_THE PROBLEM_
Reproduce, word for word, every line from the first one down to the line containing "FRAME_DEPTH = 60", and nothing else.

----

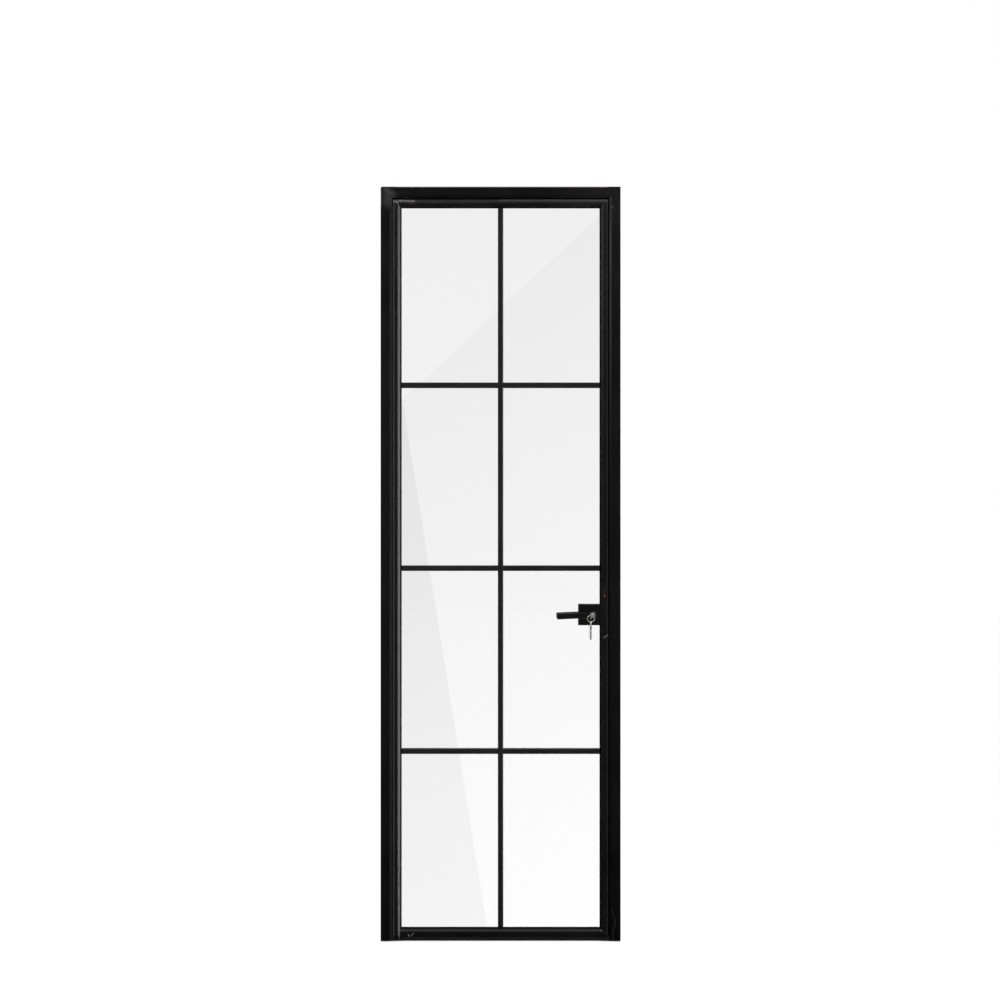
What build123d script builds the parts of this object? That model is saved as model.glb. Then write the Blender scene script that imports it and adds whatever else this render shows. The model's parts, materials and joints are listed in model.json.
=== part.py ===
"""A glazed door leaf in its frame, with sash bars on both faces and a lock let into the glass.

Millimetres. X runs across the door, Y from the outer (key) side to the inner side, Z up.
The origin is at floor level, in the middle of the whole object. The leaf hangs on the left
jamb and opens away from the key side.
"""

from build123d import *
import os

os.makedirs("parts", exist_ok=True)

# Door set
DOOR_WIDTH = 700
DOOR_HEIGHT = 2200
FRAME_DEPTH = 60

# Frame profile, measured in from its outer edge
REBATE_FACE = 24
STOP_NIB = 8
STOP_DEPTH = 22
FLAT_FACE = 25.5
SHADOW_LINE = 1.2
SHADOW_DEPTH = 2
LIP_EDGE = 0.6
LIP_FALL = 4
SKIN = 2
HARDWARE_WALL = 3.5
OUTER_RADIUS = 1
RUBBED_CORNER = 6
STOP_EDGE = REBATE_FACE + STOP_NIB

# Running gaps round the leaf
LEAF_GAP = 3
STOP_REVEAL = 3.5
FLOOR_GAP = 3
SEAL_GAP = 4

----

_COMPLETE OUTPUT_
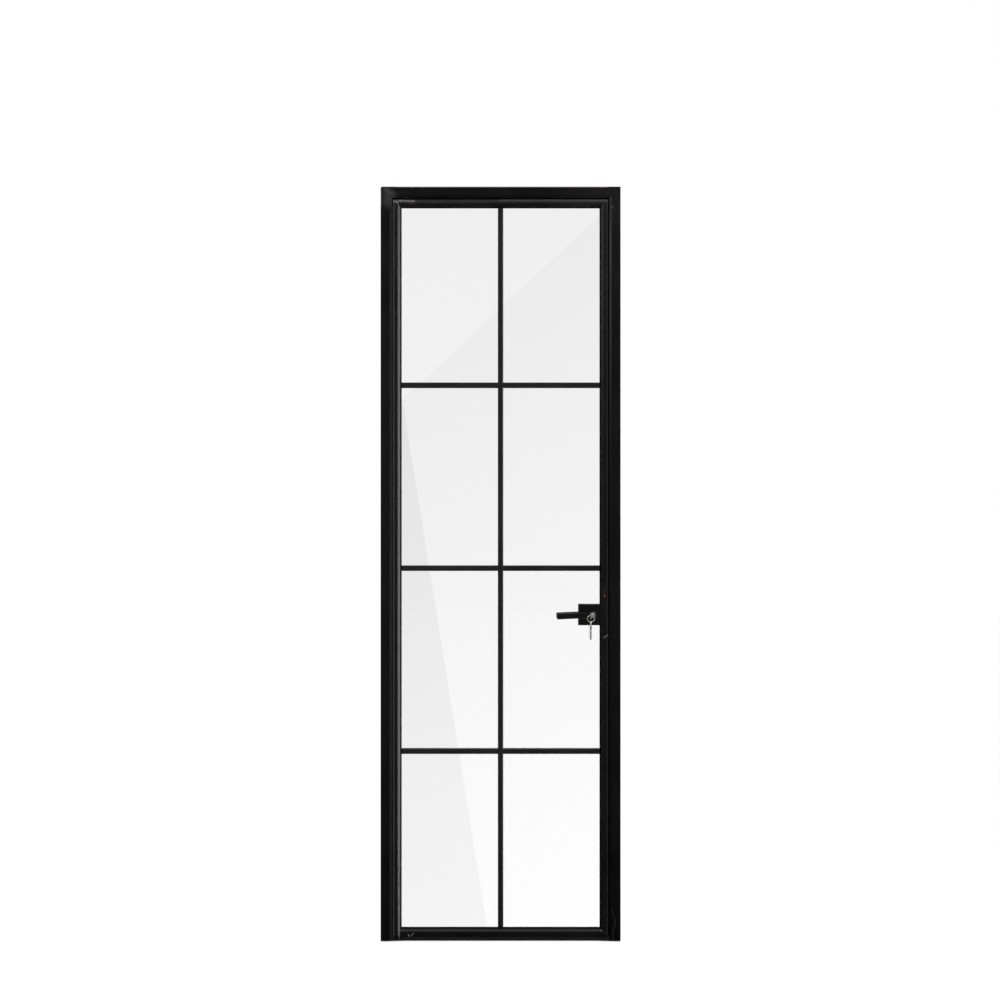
What build123d script builds the parts of this object? That model is saved as model.glb. Then write the Blender scene script that imports it and adds whatever else this render shows. The model's parts, materials and joints are listed in model.json.
=== part.py ===
"""A glazed door leaf in its frame, with sash bars on both faces and a lock let into the glass.

Millimetres. X runs across the door, Y from the outer (key) side to the inner side, Z up.
The origin is at floor level, in the middle of the whole object. The leaf hangs on the left
jamb and opens away from the key side.
"""

from build123d import *
import os

os.makedirs("parts", exist_ok=True)

# Door set
DOOR_WIDTH = 700
DOOR_HEIGHT = 2200
FRAME_DEPTH = 60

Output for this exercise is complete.